Narwastu.id-Kalau pemantau peristiwa politik ditanya, apa yang sedang heboh, tentu jawabannya adalah Pilkada (Pemilihan kepala daerah) 2024. Pilkada serentak rencananya akan dilaksanakan pada 27 November 2024. Menyambut pesta demokrasi episode terakhir ini, tidak kalah seru dengan Pilpres 2024 beberapa waktu yang lalu. Tokoh yang kalah di Pileg 2024 maupun Pilpres 2024 juga ada yang berencana maju di Pilkada 2024. Saat ini sedang berlangsung mencari tokoh yang bisa dijual menjadi kepala daerah oleh partai-partai sekaligus mencari pendampingnya.
Dan bagi calon yang tidak berpartai sedang mencari partai yang mau mendukungnya. Tentu saja elektabilitas calon menjadi pertimbangan utama dari partai.
Calon juga mencari dukungan partai dengan jumlah kursi yang memenuhi persyaratan pencalonan. Sehingga setiap calon kadang mencari dukungan 2 atau 3 partai. Prosedur untuk sampai menjadi bakal calon pun cukup panjang untuk dilalui. Sebagaimana partai pun biasa lakukan dalam 2 tahap terhadap pemilihan calon. Yang pertama bakal calon diberi surat tugas dan apabila sukses baru akan diberi rekomendasi.

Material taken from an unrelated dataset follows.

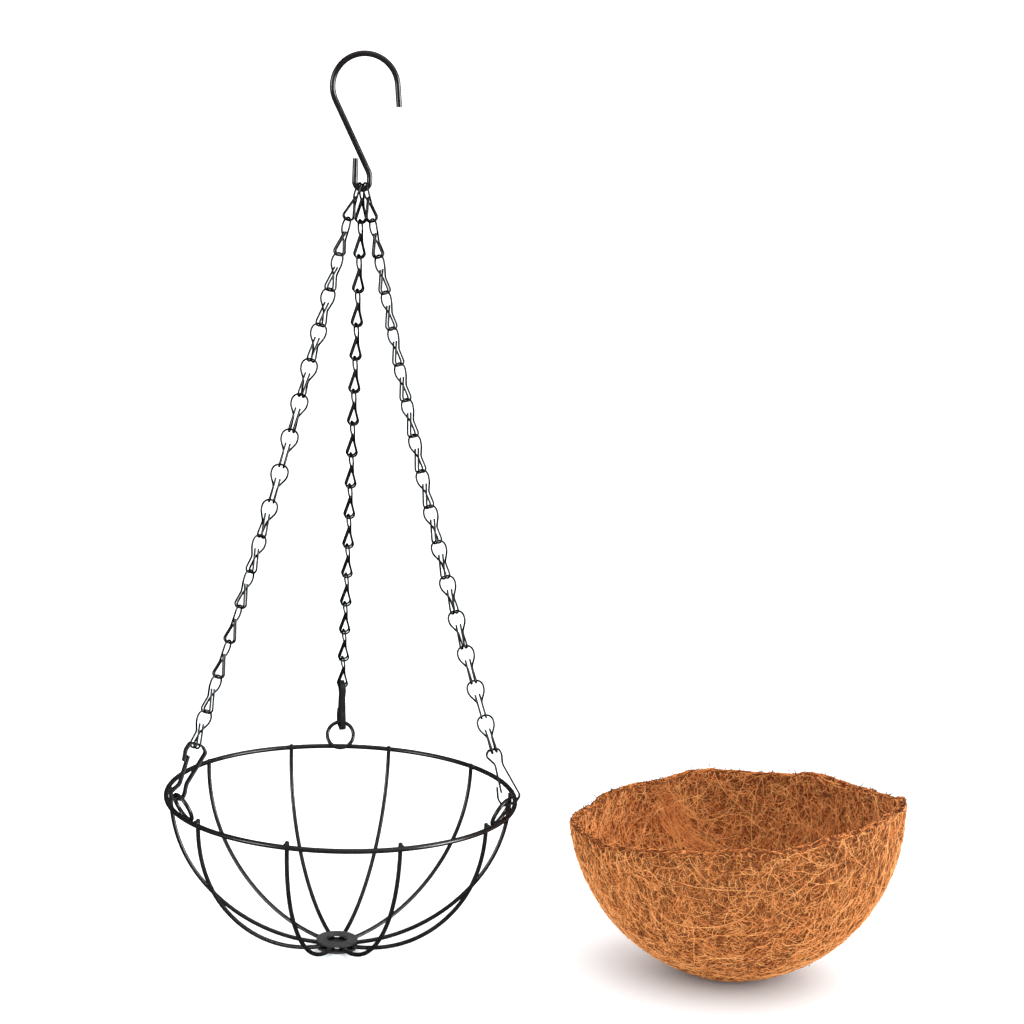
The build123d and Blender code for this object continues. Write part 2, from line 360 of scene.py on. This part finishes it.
def direction_of(p):
    """The same, for the wall point nearest to p."""
    q = p / np.array([liner_length, liner_width, BOWL_HEIGHT])
    q[:, 2] += BOWL_FLAT / BOWL_HEIGHT - 1
    below = np.minimum(q[:, 2], 0)
    across = np.hypot(q[:, 0], q[:, 1]) + 1e-9
    q[:, :2] *= (across ** (1 / BOWL_TAPER - 1))[:, None]
    scale = np.sqrt(q[:, 0] ** 2 + q[:, 1] ** 2 + below**2)
    return np.stack([q[:, 0] / scale, q[:, 1] / scale, np.where(q[:, 2] < 0, q[:, 2] / scale, q[:, 2])], -1)


def pleat(angle, down):
    """The felt's extra thickness inside, where it was folded: a ridge and, beside it, a lapped panel."""
    off = np.degrees(angle) - (FOLD_ANGLE - FOLD_DRIFT * down)
    ridge = np.exp(-((off / FOLD_WIDTH) ** 2)) * np.clip(1.15 - down * 1.3, 0, 1)
    # The panel runs from the ridge to 70 degrees past it, and ends a third of the way down.
    panel = np.clip(off / 14, 0, 1) * np.clip((70 - off) / 12, 0, 1)
    step = np.clip((0.33 - down) * 14, 0, 1) * np.clip(down * 8, 0, 1)
    return (FOLD_RISE * ridge + PANEL_RISE * panel * step) * MM


def wall_point(d, depth):
    """A point of the felt, in the liner's own frame, and the way out. Depth is 0 outside and 1 inside."""
    angle = np.arctan2(d[:, 1], d[:, 0])
    down = np.clip(-d[:, 2], 0, 1)
    near_rim = np.clip(1 - down * 1.6, 0, 1)
    # Towards the rim the oval is flatter between its ends and sides, so that its ends are more pointed.
    power = 2 - 0.25 * near_rim
    oval = (np.abs(np.cos(angle)) ** power + np.abs(np.sin(angle)) ** power) ** (-1 / power)
    dents = 1 + 0.012 * waves(d, 3.0, 5) * (0.3 + near_rim) + 0.004 * waves(d, 9.0, 6) - 0.006
    flat = np.sqrt(1 - down**2)
    radius = flat**BOWL_TAPER * oval * dents
    x, y = liner_length * radius * np.cos(angle), liner_width * radius * np.sin(angle)
    z = BOWL_HEIGHT * (1 + d[:, 2]) - BOWL_FLAT
    lean = np.maximum(flat, 0.001) ** (1 - BOWL_TAPER) / BOWL_TAPER
    along, across = d[:, 0] * lean / liner_length, d[:, 1] * lean / liner_width
    n = np.stack([along, across, np.minimum(d[:, 2], 0) / BOWL_HEIGHT], -1)
    n /= np.linalg.norm(n, axis=1)[:, None]
    thickness = FELT_WALL * (1 + 0.12 * waves(d, 6.0, 8)) + pleat(angle, down)
    p = np.stack([x, y, z], -1) - n * (depth * thickness)[:, None]
    return p, n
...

Bakal calon harus bekerja keras, karena saat itu elektabilitasnya sedang diuji.
Juga bakal calon harus mempersiapkan dana untuk bayar “mahar” istilahnya kepada partai yang akan mendukung bakal calon itu.

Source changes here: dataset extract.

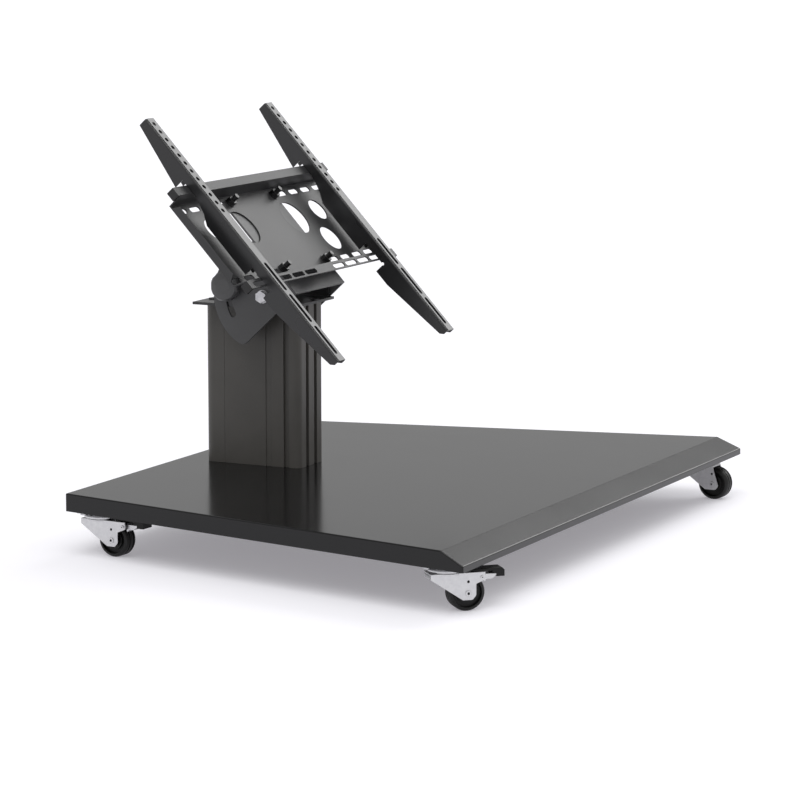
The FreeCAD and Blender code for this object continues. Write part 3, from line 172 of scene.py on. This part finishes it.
def powder_coat(name, colour, grain, edge, roughness, spread, bump, ior=1.5):
    """Baked polyester powder: melted grains leave a fine orange peel, faint clouds and rounded edges."""
    finish, tree, shader = new_finish(name)
    place = add_node(tree, "ShaderNodeTexCoord", (-1100, 0))
    peel = add_node(tree, "ShaderNodeTexNoise", (-900, -200), [("Vector", place.outputs["Object"])],
                    Scale=1 / grain, Detail=2.0, Roughness=0.5)
    cloud = add_node(tree, "ShaderNodeTexNoise", (-900, 200), [("Vector", place.outputs["Object"])],
                     Scale=1 / CLOUD_WIDE, Detail=3.0, Roughness=0.55)
    tone = add_node(tree, "ShaderNodeValToRGB", (-600, 450), [("Fac", cloud.outputs["Fac"])])
    for stop, along, level in zip(tone.color_ramp.elements, TONE_STOPS, COAT_LEVELS):
        stop.position = along
        stop.color = shaded(colour, level)
    gloss = add_node(tree, "ShaderNodeMapRange", (-600, 200), [("Value", cloud.outputs["Fac"])])
    gloss.inputs["To Min"].default_value = roughness - spread
    gloss.inputs["To Max"].default_value = roughness + spread
    rounding = add_node(tree, "ShaderNodeBevel", (-900, -450), samples=BEVEL_RAYS, Radius=edge)
    relief = add_node(tree, "ShaderNodeBump", (-300, -250),
                      [("Height", peel.outputs["Fac"]), ("Normal", rounding.outputs["Normal"])],
                      Strength=bump, Distance=grain * RELIEF_SHARE)
    tree.links.new(tone.outputs["Color"], shader.inputs["Base Color"])
    tree.links.new(gloss.outputs["Result"], shader.inputs["Roughness"])
    tree.links.new(relief.outputs["Normal"], shader.inputs["Normal"])
    shader.inputs["IOR"].default_value = ior
    return finish


def zinc_plate(name, colour, shade, edge, roughness):
    """Bright zinc plating on stamped steel: a clear silver with faint cloudy streaks left by the bath."""
    finish, tree, shader = new_finish(name)
    place = add_node(tree, "ShaderNodeTexCoord", (-1100, 0))
    streak = add_node(tree, "ShaderNodeTexNoise", (-900, 200), [("Vector", place.outputs["Object"])],
                      Scale=1 / STREAK_WIDE, Detail=4.0, Roughness=0.6)
    gloss = add_node(tree, "ShaderNodeMapRange", (-600, 200), [("Value", streak.outputs["Fac"])])
    gloss.inputs["To Min"].default_value = roughness - ZINC_GLOSSIER
    gloss.inputs["To Max"].default_value = roughness + ZINC_DULLER
    tone = add_node(tree, "ShaderNodeValToRGB", (-600, 450), [("Fac", streak.outputs["Fac"])])
    for stop, along, plating in zip(tone.color_ramp.elements, TONE_STOPS, (shade, colour)):
        stop.position = along
        stop.color = linear(plating)
    rounding = add_node(tree, "ShaderNodeBevel", (-600, -300), samples=BEVEL_RAYS, Radius=edge)
    tree.links.new(tone.outputs["Color"], shader.inputs["Base Color"])
    tree.links.new(gloss.outputs["Result"], shader.inputs["Roughness"])
    tree.links.new(rounding.outputs["Normal"], shader.inputs["Normal"])
    shader.inputs["Metallic"].default_value = 1.0
    return finish


def moulded_plastic(name, colour, grain, edge, roughness, sheen=0.5):
    """Injection-moulded plastic: a spark-eroded mould leaves a fine even grain and soft corners."""
    finish, tree, shader = new_finish(name)
    place = add_node(tree, "ShaderNodeTexCoord", (-1100, 0))
    texture = add_node(tree, "ShaderNodeTexNoise", (-900, -200), [("Vector", place.outputs["Object"])],
                       Scale=1 / grain, Detail=3.0, Roughness=0.6)
    tone = add_node(tree, "ShaderNodeValToRGB", (-600, 450), [("Fac", texture.outputs["Fac"])])
    for stop, along, level in zip(tone.color_ramp.elements, TONE_STOPS, MOULD_LEVELS):
        stop.position = along
        stop.color = shaded(colour, level)
    gloss = add_node(tree, "ShaderNodeMapRange", (-600, 200), [("Value", texture.outputs["Fac"])])
    gloss.inputs["To Min"].default_value = roughness - MOULD_SPREAD
    gloss.inputs["To Max"].default_value = roughness + MOULD_SPREAD
    rounding = add_node(tree, "ShaderNodeBevel", (-600, -450), samples=BEVEL_RAYS, Radius=edge)
    relief = add_node(tree, "ShaderNodeBump", (-300, -250),
                      [("Height", texture.outputs["Fac"]), ("Normal", rounding.outputs["Normal"])],
                      Strength=MOULD_BUMP, Distance=grain * RELIEF_SHARE)
    tree.links.new(tone.outputs["Color"], shader.inputs["Base Color"])
    tree.links.new(gloss.outputs["Result"], shader.inputs["Roughness"])
    tree.links.new(relief.outputs["Normal"], shader.inputs["Normal"])
    shader.inputs["IOR"].default_value = PLASTIC_IOR
    shader.inputs["Specular IOR Level"].default_value = sheen
    return finish


def dress(pieces, finish):
    """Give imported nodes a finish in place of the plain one."""
    for piece in pieces:
        piece.data.materials.clear()
        piece.data.materials.append(finish)


class FinishTray(bpy.types.Operator):
    """Coat the tray and the steel inside it."""
    bl_idname = "stand.finish_tray"
    bl_label = "Finish tray"

    def execute(self, context):
        look = context.scene.stand_finish
        gloss = powder_coat("gloss_powder_coat", look.tray_colour, look.grain * 2, look.edge_round / 2,
                            roughness=0.16, spread=0.02, bump=0.02, ior=1.37)
        dress(nodes_named("base_tray", "front_rib", "rear_rib", "column_backing_plate"), gloss)
        return {"FINISHED"}


class FinishColumn(bpy.types.Operator):
    """Coat the extruded column."""
    bl_idname = "stand.finish_column"
    bl_label = "Finish column"

    def execute(self, context):
        look = context.scene.stand_finish
        satin = powder_coat("satin_column_coat", look.column_colour, look.grain, look.edge_round,
                            roughness=0.42, spread=0.03, bump=0.1, ior=1.42)
        dress([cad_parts["column"]], satin)
        return {"FINISHED"}


class FinishHead(bpy.types.Operator):
    """Coat the brackets, the wall plate and the rails, with painted light on the tilt bracket and painted
    shade on the rails and top bracket.
    """
    bl_idname = "stand.finish_head"
    bl_label = "Finish head"

    def execute(self, context):
        look = context.scene.stand_finish
        textured = powder_coat("textured_powder_coat", look.head_colour, look.grain, look.edge_round,
                               roughness=0.46, spread=0.03, bump=0.35)
        dress(nodes_named("wall_plate"), textured)
        # The head's textured coat in a lighter colour: painted light on the tilt bracket.
        bracket = powder_coat("bracket_coat_painted_light", look.lit_bracket_colour, look.grain, look.edge_round,
                              roughness=0.46, spread=0.03, bump=0.35)
        dress(nodes_named("tilt_bracket"), bracket)
        # The head's textured coat in a darker colour: painted shade on the rails and the top bracket.
        rails = powder_coat("rail_coat_painted_shade", look.shaded_rail_colour, look.grain, look.edge_round,
                            roughness=0.28, spread=0.03, bump=0.3)
        dress(nodes_named("rail_", "top_bracket"), rails)
        black = moulded_plastic("moulded_polypropylene", look.cap_colour, look.grain, look.edge_round,
                                roughness=0.45)
        dress(nodes_named("bar_end_caps"), black)
        return {"FINISHED"}


class FinishFasteners(bpy.types.Operator):
    """Plate or blacken the bolts, nuts, washers and screws."""
    bl_idname = "stand.finish_fasteners"
    bl_label = "Finish fasteners"

    def execute(self, context):
        look = context.scene.stand_finish
        bright = zinc_plate("zinc_plated_bolt", look.zinc_shade, look.bolt_shade, look.edge_round / 2,
                            roughness=0.3)
        dress(nodes_named("pivot_", "caster_screws", "caster_nuts", "foot_screws"), bright)
        # Black oxide is a thin skin on the steel: near black, with a dull sheen and no clear reflection.
        oxide = powder_coat("black_oxide_steel", look.oxide_colour, look.grain / 2, look.edge_round / 2,
                            roughness=0.35, spread=0.05, bump=0.1)
        dress(nodes_named("head_screws", "lock_", "plate_bolts", "plate_washers", "plate_nuts"), oxide)
        return {"FINISHED"}


class FinishKnobs(bpy.types.Operator):
    """Give the clamping knobs their moulded finish."""
    bl_idname = "stand.finish_knobs"
    bl_label = "Finish knobs"

    def execute(self, context):
        look = context.scene.stand_finish
        satin = moulded_plastic("moulded_nylon", look.knob_colour, look.grain, look.edge_round * 2,
                                roughness=0.4)
        dress(nodes_named("knob_"), satin)
        return {"FINISHED"}


class FinishCasters(bpy.types.Operator):
    """Plate the forks and plates, and finish wheels, tyres and brake levers."""
    bl_idname = "stand.finish_casters"
    bl_label = "Finish casters"

    def execute(self, context):
        look = context.scene.stand_finish
        zinc = zinc_plate("zinc_plated_steel", look.zinc_colour, look.zinc_shade, look.edge_round,
                          roughness=0.33)
        dress(nodes_named("fork_", "caster_plate_", "brake_lever_", "pins_", "race_"), zinc)
        core = moulded_plastic("moulded_wheel_nylon", look.wheel_colour, look.grain, look.edge_round,
                               roughness=0.4, sheen=0.3)
        dress(nodes_named("wheel_core_", "lever_cap_"), core)
        # Rubber treads come from a mould as well, a little duller and softer at the edges than the nylon.
        rubber = moulded_plastic("moulded_rubber", look.tyre_colour, look.grain, look.edge_round * 2,
                                 roughness=0.5, sheen=0.4)
        dress(nodes_named("tyre_"), rubber)
        return {"FINISHED"}


class SetStage(bpy.types.Operator):
    """Lay the pale floor, light it softly and set the camera."""
    bl_idname = "stand.set_stage"
    bl_label = "Set stage"

    def execute(self, context):
        stage = context.scene.stand_stage
        set_camera(stage)
        set_floor(stage)
        set_lights(stage)
        context.scene.view_settings.view_transform = "Standard"
        return {"FINISHED"}


def set_camera(stage):
    """Stand the camera where the photograph was taken from."""
    lens = bpy.data.cameras.new("camera")
    lens.sensor_width = SENSOR_WIDE
    lens.lens = stage.camera_lens
    lens.clip_end = FAR_CLIP
    camera = bpy.data.objects.new("camera", lens)
    camera.location = stage.camera_place
    camera.rotation_euler = Euler((math.pi / 2 - stage.camera_drop, 0, -stage.camera_heading))
    bpy.context.scene.collection.objects.link(camera)
    bpy.context.scene.camera = camera


def set_floor(stage):
    """Lay a wide pale floor that keeps the stand's shadow."""
    sheet = bpy.data.meshes.new("floor")
    corners = [(x * FLOOR_HALF, y * FLOOR_HALF, 0) for x, y in ((-1, -1), (1, -1), (1, 1), (-1, 1))]
    sheet.from_pydata(corners, [], [(0, 1, 2, 3)])
    floor = bpy.data.objects.new("floor", sheet)
    bpy.context.scene.collection.objects.link(floor)
    finish, tree, shader = new_finish("painted_floor")
    shader.inputs["Base Color"].default_value = linear(stage.floor_colour)
    shader.inputs["Roughness"].default_value = FLOOR_ROUGHNESS
    shader.inputs["Specular IOR Level"].default_value = 0.0
    # What looks at the floor also sees a faint glow, so its shadows stay pale, and no light is added.
    rays = add_node(tree, "ShaderNodeLightPath", (-900, -300))
    glossy = add_node(tree, "ShaderNodeMath", (-600, -300), operation="ADD", use_clamp=True)
    tree.links.new(rays.outputs["Is Camera Ray"], glossy.inputs[0])
    tree.links.new(rays.outputs["Is Glossy Ray"], glossy.inputs[1])
    seen = add_node(tree, "ShaderNodeMath", (-400, -300), operation="ADD", use_clamp=True)
    tree.links.new(glossy.outputs["Value"], seen.inputs[0])
    tree.links.new(rays.outputs["Is Transmission Ray"], seen.inputs[1])
    level = add_node(tree, "ShaderNodeMath", (-200, -300), operation="MULTIPLY")
    tree.links.new(seen.outputs["Value"], level.inputs[0])
    level.inputs[1].default_value = stage.floor_glow
    tree.links.new(level.outputs["Value"], shader.inputs["Emission Strength"])
    shader.inputs["Emission Color"].default_value = linear(stage.shadow_tint)
    floor.data.materials.append(finish)


def set_lights(stage):
    """Fill the room with even light and add the soft suns."""
    world = bpy.data.worlds.new("room")
    world.use_nodes = True
    world.node_tree.nodes["Background"].inputs["Color"].default_value = (1, 1, 1, 1)
    world.node_tree.nodes["Background"].inputs["Strength"].default_value = stage.world_level
    bpy.context.scene.world = world
    for name, heading, height, strength, spread in SUNS:
        lamp = bpy.data.lights.new(name, "SUN")
        lamp.energy = strength
        lamp.angle = math.radians(spread)
        sun = bpy.data.objects.new(name, lamp)
        turn = math.radians(heading)
        rise = math.radians(height)
        toward = Vector((math.sin(turn) * math.cos(rise), math.cos(turn) * math.cos(rise), math.sin(rise)))
        sun.rotation_euler = toward.to_track_quat("Z", "Y").to_euler()
        bpy.context.scene.collection.objects.link(sun)


class StandPanel(bpy.types.Panel):
    """The stand's steps and settings in the 3D view's sidebar."""
    bl_idname = "VIEW3D_PT_stand"
    bl_label = "Monitor Stand"
    bl_space_type = "VIEW_3D"
    bl_region_type = "UI"
    bl_category = "Stand"

    def draw(self, context):
        for step in STEPS:
            self.layout.operator(step.bl_idname)
        for settings in (context.scene.stand_finish, context.scene.stand_stage):
            for name in settings.__annotations__:
                self.layout.prop(settings, name)


STEPS = (SetStage, FinishTray, FinishColumn, FinishHead, FinishFasteners, FinishKnobs, FinishCasters)
CLASSES = (StandFinish, StandStage) + STEPS + (StandPanel,)


def register():
    for each in CLASSES:
        bpy.utils.register_class(each)
    bpy.types.Scene.stand_finish = bpy.props.PointerProperty(type=StandFinish)
    bpy.types.Scene.stand_stage = bpy.props.PointerProperty(type=StandStage)


def unregister():
    del bpy.types.Scene.stand_stage
    del bpy.types.Scene.stand_finish
    for each in reversed(CLASSES):
        bpy.utils.unregister_class(each)


def main():
    """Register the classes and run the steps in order."""
    register()
    for step in STEPS:
        group, name = step.bl_idname.split(".")
        getattr(getattr(bpy.ops, group), name)()


if __name__ == "__main__":
    main()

Besaran mahar konon berkisar ratusan juta sampai miliaran rupiah. Setelah fase tersebut dilampaui maka surat penetapan pun akan diterbitkan dan resmi bakal calon tersebut didaftarkan menjadi calon yang didukung partai tersebut. Dan dalam bulan Agustus 2024 ini dimulai pendaftaran ke KPU/KPUD dan dimulai juga masa kampanye. Yang sedang menjadi sorotan publik saat ini adalah Pilkada DKI Jakarta. Nama bakal calon Anies Baswedan masih yang terunggul di Jakarta. Rupanya kesuksesan Anies sewaktu menjadi gubernur periode 2017-2022 tetap ada di hati sebagian besar warga DKI. Saat ini partai sedang berpikir keras untuk melamar atau menjadikan Anies lawan. Tentu saja pertimbangan politik saat Pilpres 2024 masih sangat terasa.

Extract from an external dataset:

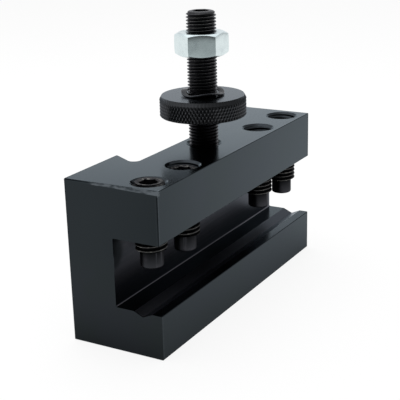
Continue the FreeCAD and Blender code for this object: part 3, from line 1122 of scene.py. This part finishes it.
def lightWorld():
    world = bpy.data.worlds.new("light_tent")
    bpy.context.scene.world = world
    world.use_nodes = True
    tree = world.node_tree
    tree.nodes.clear()
    direction = addNode(tree, "TexCoord").outputs["Generated"]
    seen, glossy = seenRays(tree)
    shade = studio["skyForShade"]
    more = addNode(tree, "Math", [tentLight(tree, direction), shade], operation="SUBTRACT")
    reflected = addNode(tree, "Math", [glossy, more, shade], operation="MULTIPLY_ADD")
    strength = addNode(tree, "Math", [seen, reflected], operation="MAXIMUM")
    colour = layColours(tree, "#FFFFFF", [(glossy, studio["sky"])])
    background = addNode(tree, "Background", {"Color": colour, "Strength": strength})
    addNode(tree, "OutputWorld", {"Surface": background})


def floorLight(tree, place):
    # what polished steel shows of the floor: a painted shadow beside the block, and darker on the camera's
    # side
    axes = addNode(tree, "SeparateXYZ", {"Vector": place}).outputs
    outside = []
    for axis in range(2):
        offset = distanceFrom(tree, axes[axis], 0.0)
        offset = addNode(tree, "Math", [offset, blockHigh[axis]], operation="SUBTRACT")
        outside.append(addNode(tree, "Math", [offset, 0.0], operation="MAXIMUM"))
    away = lengthOf(tree, *outside)
    fade = addNode(tree, "Math", [
        addNode(tree, "Math", [away, -studio["contactReach"]], operation="DIVIDE"),
    ], operation="EXPONENT")
    clear = addNode(tree, "Math", [fade, studio["contactShare"] - 1, 1.0], operation="MULTIPLY_ADD")
    fromMiddle = addNode(tree, "VectorMath", [place], operation="NORMALIZE")
    ahead = turnedTowards(tree, fromMiddle, studio["cameraSide"])
    low, high = studio["darkTurn"]
    dark = addNode(tree, "MapRange", {
        "Value": ahead, "From Min": low, "From Max": high, "To Max": 1 - studio["openSide"],
    }, interpolation_type="SMOOTHSTEP")
    low, high = studio["darkReach"]
    far = addNode(tree, "MapRange", {
        "Value": away, "From Min": low, "From Max": high,
    }, interpolation_type="SMOOTHSTEP")
    dark = allOf(tree, far, dark)
    lit = addNode(tree, "Math", [1.0, dark], operation="SUBTRACT")
    return allOf(tree, clear, lit, studio["floorShare"]), dark


def paleFloor():
    # white card: its own light keeps it white in the picture, and the rest takes the shadow
    material, tree, place = newMaterial("white_card_floor")
    seen, glossy = seenRays(tree)
    mirrored, dark = floorLight(tree, place)
    glow = addNode(tree, "Math", [seen, allOf(tree, glossy, mirrored)], operation="MAXIMUM")
    colour = layColours(tree, "#FFFFFF", [(allOf(tree, glossy, dark), studio["openTint"])])
    light = addNode(tree, "Emission", {"Color": colour, "Strength": glow})
    card = addNode(tree, "BsdfDiffuse", {"Color": studio["cardWhite"]})
    share = addNode(tree, "Math", [
        addNode(tree, "Math", [seen, glossy], operation="MAXIMUM"), studio["cardGlow"],
    ], operation="MULTIPLY")
    both = addNode(tree, "MixShader", [share, card, light])
    addNode(tree, "OutputMaterial", {"Surface": both})
    size = studio["floorReach"]
    mesh = bpy.data.meshes.new("floor")
    corners = [(-size, -size, 0), (size, -size, 0), (size, size, 0), (-size, size, 0)]
    mesh.from_pydata(corners, [], [(0, 1, 2, 3)])
    mesh.materials.append(material)
    floor = bpy.data.objects.new("floor", mesh)
    floor.location.z = blockLow.z - studio["floorGap"] * mm
    bpy.context.collection.objects.link(floor)


def softLamp():
    data = bpy.data.lights.new("overhead", "AREA")
    data.shape = "DISK"
    data.size = studio["lampSize"]
    data.energy = studio["lampPower"]
    lamp = bpy.data.objects.new("overhead", data)
    lamp.location = studio["lampPlace"]
    aim = Vector(studio["lampAim"]) - lamp.location
    lamp.rotation_euler = aim.to_track_quat("-Z", "Y").to_euler()
    lamp.visible_glossy = False
    bpy.context.collection.objects.link(lamp)


lightWorld()
paleFloor()
softLamp()
bpy.context.scene.view_settings.view_transform = "Standard"
print("studio lit")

Namun politik itu cair dan dinamis. Dan politik itu tidak hitam putih. Penuh pertimbangan dan bahkan kadang bisa pragmatis. Semua kemungkinan bisa terjadi.Kerjasama antarpartai kadang bisa dipandang tidak rasional namun semua itu adalah usaha mencapai kekuasaan. Dan selanjutnya pertanyaan menarik adalah, kekuasaan itu untuk apa dan untuk siapa?
* Penulis adalah pemerhati masalah ketenagakerjaan dan sosial politik. Ketum Vox Umum DPN Vox Point Indonesia dan kolomnis Majalah NARWASTU.